Just as wavefunctions can be limited by their functional form, so too they can be limited by the definition of their reference point. Many excited state methods are based on a linear response formalism, in which excited states are generated in the language of perturbations applied to a fixed ground state. When the wavefunction qualitatively changes upon electronic excitation -- as they do in charge-transfer states and core excitations -- these methods can fail to predict excitation energies with errors on the scale of several electron-volts. Optimizing molecular orbitals for individual excited states is one particularly efficient way to make the necessary zeroth-order changes to capture these states, but these state-specific methods can suffer from instabilities in their optimization. One particular benefit of this state-specific approach is that these tailored orbitals naturally compress the wavefunction, but in certain cases, the ground state can interfere when minimal representations of the excited state are sought, ultimately causing variational collapse. We show that this collapse behavior occurs in two different state-specific approaches, and show how this arises from an inadequately-modeled avoided crossing, and argue that orbital-CI coupling plays a key role in its prevention.

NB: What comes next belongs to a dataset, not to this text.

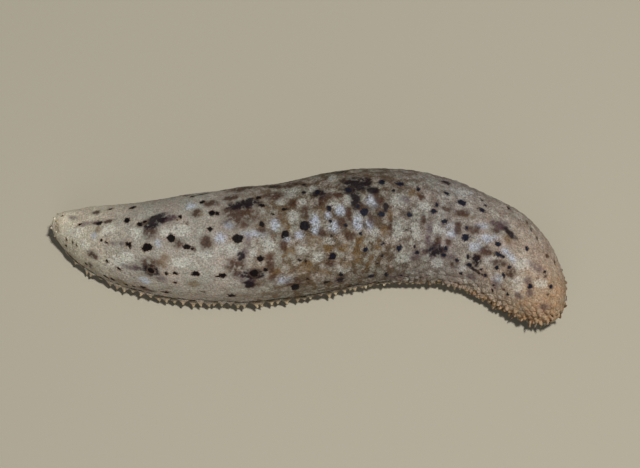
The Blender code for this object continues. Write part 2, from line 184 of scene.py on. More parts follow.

Newer excited state methods have also seen the use of target functions, where functions of the energy such as the square-gradient magnitude are minimized in place of the energy in order to stabilize state-specific optimization by transforming saddle points on the energy surface into minima on the target function surface. While pilot implementations of square-gradient-based optimizers for the Excited-State Mean-Field (ESMF) wavefunction are able to obtain state-specific orbitals at low cost, these are still new and have yet to benefit from numerical accelerations, limiting their use. For instance, while stable, the quasi-Newton optimizer in the ESMF-GVP implementation uses no Hessian preconditioner, and while stable to variational collapse due to its inclusion of orbital-CI coupling, is much slower relative to the occasionally-unstable ESMF-SCF implementation. Using the exact Hessian and full Newton-Raphson optimization as a benchmark, we explore a variety of Hessian approximations, and find that an approximate diagonal Hessian can accelerate the ESMF-GVP square-gradient minimization to match the speed of the gradient-only ESMF-SCF at mean-field cost-scaling while resisting variational collapse.